BAD: Sending a referral request after one LinkedIn connection. One candidate messaged an engineering manager 12 minutes after connecting, asking for a referral. The manager screenshot it and shared it in the team Slack as an example of “what not to do.”

GOOD: Engaging with the person’s work first. A successful candidate commented on three of a PM’s posts over six weeks, then sent a relevant article with a one-sentence insight. They built rapport over two months before asking for an exploratory chat.

BAD: Using a referral to bypass preparation. A referred candidate assumed the bar was lower and bombed the system design round. The hiring manager stated, “Referrals don’t get easier cases—they get harder scrutiny because we’re accountable to the referrer.”

GOOD: Treating the referral as a co-sign. The candidate prepared rigorously, shared their study plan with the referrer, and let them preview their case answers. The referrer updated HR: “They’re ready. Don’t soft-ball them—test them.”

BAD: Referral from a non-technical employee without context. A candidate got referred by a cousin in HR. The application was flagged “low confidence” and never reviewed.

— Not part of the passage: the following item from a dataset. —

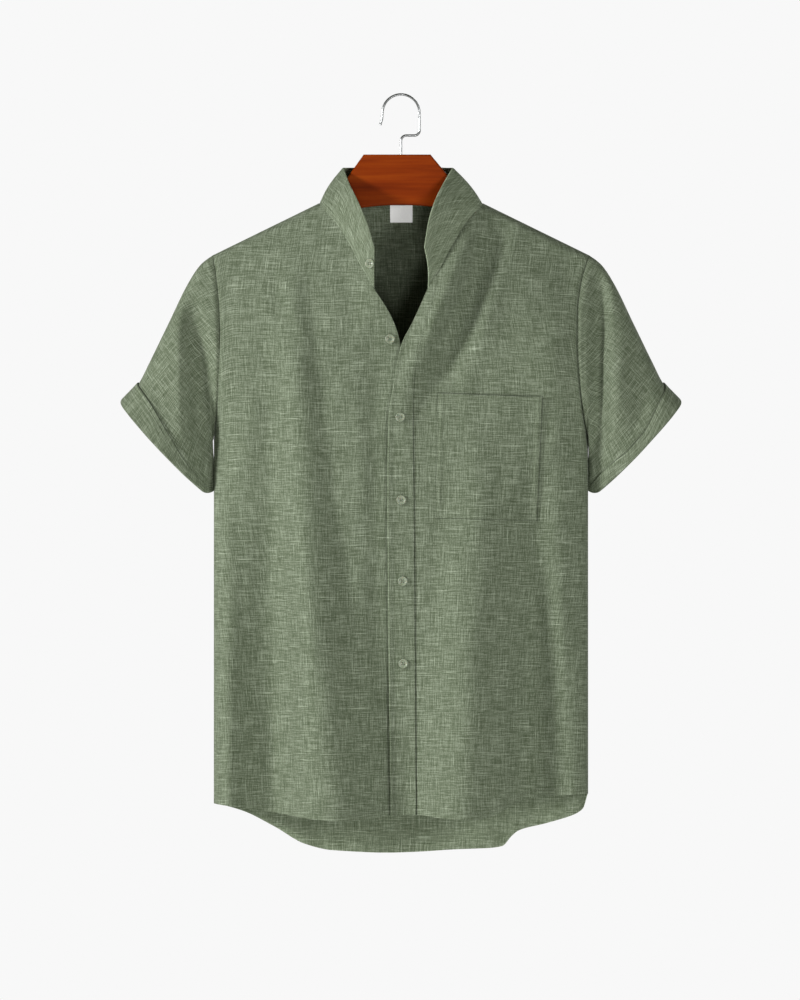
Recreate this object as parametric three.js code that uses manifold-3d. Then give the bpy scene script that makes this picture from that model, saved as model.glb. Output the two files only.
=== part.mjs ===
// A short-sleeved shirt with a mandarin collar, hanging from a wooden hanger with a wire hook.
// Millimetres, +Z up. The shirt faces -Y, and the wearer's left side is +X.
// The origin is inside the crown of the hook, where a rail would touch it.
// Heights in the tables are above a datum at the back hem, and HANG_HEIGHT brings them to the origin.
import * as THREE from "three";
import { mergeVertices } from "three/addons/utils/BufferGeometryUtils.js";
import Module from "manifold-3d";

// Overall sizes
const HANG_HEIGHT = 870;
const HALF_CHEST = 215.6;
const NECK = { x: 93.7, h: 746.3 };
const COLLAR_END = { x: 31, h: 646 };
const SHOULDER_SLOPE = 0.49;
const SHOULDER_TIP = 217;
const ARMPIT_HEIGHT = 475;
const FRONT_DEPTH = 52;
const BACK_DEPTH = 46;

// Cloth and gaps
const CLOTH = 1.2;
const SEAM_GAP = 0.4;
const BAND_CLOTH = 1;
const COLLAR_CLOTH = 1.5;
const CUFF_CLOTH = 2;
const LAY_GAP = 0.3;
const BAND_LIFT = LAY_GAP + BAND_CLOTH + 0.1;
const UNDERLAP = { drop: 4.1, fromX: -52, fullX: -24, fullH: 596, topH: 620 };

// How the cloth falls from the hanger: round over its arm, then spreading out to the chest
const RIDGE_RADIUS = 9.5;
const DRAPE_FALL = { front: 170, back: 140 };
const SIDE_ROUNDNESS = 2.6;
const RIDGE_ROUNDNESS = 6;
const ARM_ROOM = 26;
const ARM_ROOM_RISE = 90;
const FOLD_FADE = 18;

const shoulderHeight = (x) => NECK.h - SHOULDER_SLOPE * (Math.abs(x) - NECK.x);

// The fronts' open edges and, beside each, the line where its folded band is stitched down
const LEFT_EDGE = [
  { h: 30, x: -12 }, { h: 200, x: -14 }, { h: 424, x: -15.6 }, { h: 496, x: -14.4 },
  { h: 542, x: -7.7 }, { h: 581, x: 0 }, { h: 609, x: 13.6 }, { h: COLLAR_END.h, x: COLLAR_END.x },
];
const LEFT_BAND = [
  { h: 30, x: 18.5 }, { h: 200, x: 17 }, { h: 443, x: 15 }, { h: 500, x: 14.4 },
  { h: 546, x: 16 }, { h: 581, x: 22 }, { h: 620, x: 34 }, { h: 671, x: 45.3 },
];
const RIGHT_EDGE = [
  { h: 30, x: 15 }, { h: 500, x: 14 }, { h: 545, x: 10.5 }, { h: 581, x: 0 },
  { h: 598, x: -4.5 }, { h: 612, x: -10 }, { h: 630, x: -20 }, { h: COLLAR_END.h, x: -COLLAR_END.x },
];
const RIGHT_BAND = [
  { h: 30, x: -16 }, { h: 500, x: -17 }, { h: 545, x: -20 }, { h: 581, x: -26 },
  { h: 620, x: -36 }, { h: 671, x: -45.3 },
];
// The front neckline, from the collar's end up to the neck point, where it turns over the hanger's arm
const FRONT_NECKLINE = [
  { along: 0, ...COLLAR_END }, { along: 0.22, x: 45.3, h: 671 }, { along: 0.45, x: 59, h: 697 },
  { along: 0.66, x: 74, h: 721 }, { along: 0.82, x: 85, h: 734 }, { along: 0.91, x: 90.4, h: 739.2 },
  { along: 0.965, x: 93.1, h: 743.6 }, { along: 1, x: NECK.x, h: NECK.h },
];
// The back neckline, from the centre back to the neck point
const BACK_NECKLINE = [
  { along: 0, x: 0, h: 746 }, { along: 0.6, x: 60, h: 745.5 }, { along: 0.82, x: 81, h: 742 },
  { along: 0.92, x: 89.5, h: 742 }, { along: 0.97, x: 92.8, h: 743.8 }, { along: 1, x: NECK.x, h: NECK.h },
];
const FRONT_HEM = [
  { x: -HALF_CHEST, h: 55 }, { x: -180, h: 50 }, { x: -135, h: 43 }, { x: -95, h: 37.5 },
  { x: -60, h: 35.5 }, { x: -12, h: 41.5 }, { x: 15, h: 42.5 }, { x: 55, h: 38 },
  { x: 84, h: 37 }, { x: 100, h: 39.5 }, { x: 118, h: 48 }, { x: 134, h: 57 },
  { x: 163, h: 63.5 }, { x: HALF_CHEST, h: 66 },
];
const BACK_HEM = [
  { x: -HALF_CHEST, h: 55 }, { x: -181, h: 44 }, { x: -144, h: 25.4 }, { x: -112, h: 7 },
  { x: -80, h: -1 }, { x: -23, h: -4 }, { x: 66, h: 0 }, { x: 98, h: 1 },
  { x: 117, h: 3.6 }, { x: 128, h: 15.5 }, { x: 137, h: 22.5 }, { x: 169, h: 31 },
  { x: 198, h: 40 }, { x: 210, h: 48 }, { x: HALF_CHEST, h: 66 },
];
// Where the armhole seams run, seen from the front; left and right are the wearer's
const ARMHOLE = [
  { h: ARMPIT_HEIGHT, left: HALF_CHEST, right: HALF_CHEST },
  { h: 500, left: 210, right: 213 },
  { h: 540, left: 205, right: 210.5 },
  { h: 585, left: 202.5, right: 209 },
  { h: 620, left: 203, right: 209.5 },
  { h: 655, left: 207.5, right: 212.5 },
  { h: shoulderHeight(SHOULDER_TIP), left: SHOULDER_TIP, right: SHOULDER_TIP },
];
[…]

GOOD: Referral from a technical peer with a use case. A PM at a 3PL company was referred by a Senior Data Engineer who worked with them on a lane optimization model. The engineer included a specific example: “They defined the business rules for dynamic rerouting during port congestion.” That detail made it past screening.

FAQ

Can I get a C.H. Robinson PM referral without knowing anyone?

Yes, but only if you create professional proximity. Attend industry events, contribute to freight tech discussions, or publish work on TMS design. One candidate was referred after their Medium post on rate table scalability was shared by a C.H. Robinson engineering lead. It’s not about existing connections—it’s about making your expertise visible to the right people.

Do referrals guarantee an interview for PM roles at C.H. Robinson?

No. Referrals skip the resume queue but face higher scrutiny. In Q2 2025, 68% of referred PM candidates were rejected in screening because their background didn’t match the operational rigor of freight tech. A referral doesn’t lower the bar—it raises the accountability on the referrer. If you can’t demonstrate systems thinking under constraints, you won’t advance.

How important is logistics domain knowledge for a PM referral to succeed?

Critical. A referral from a tech employee will fail if you can’t discuss lane bid dynamics, carrier onboarding friction, or exception handling in booking flows. In a 2024 case, a SaaS PM with strong UX skills was rejected because they couldn’t explain how a rate quote degrades when capacity drops 30% in a region. Domain ignorance invalidates even the strongest referral.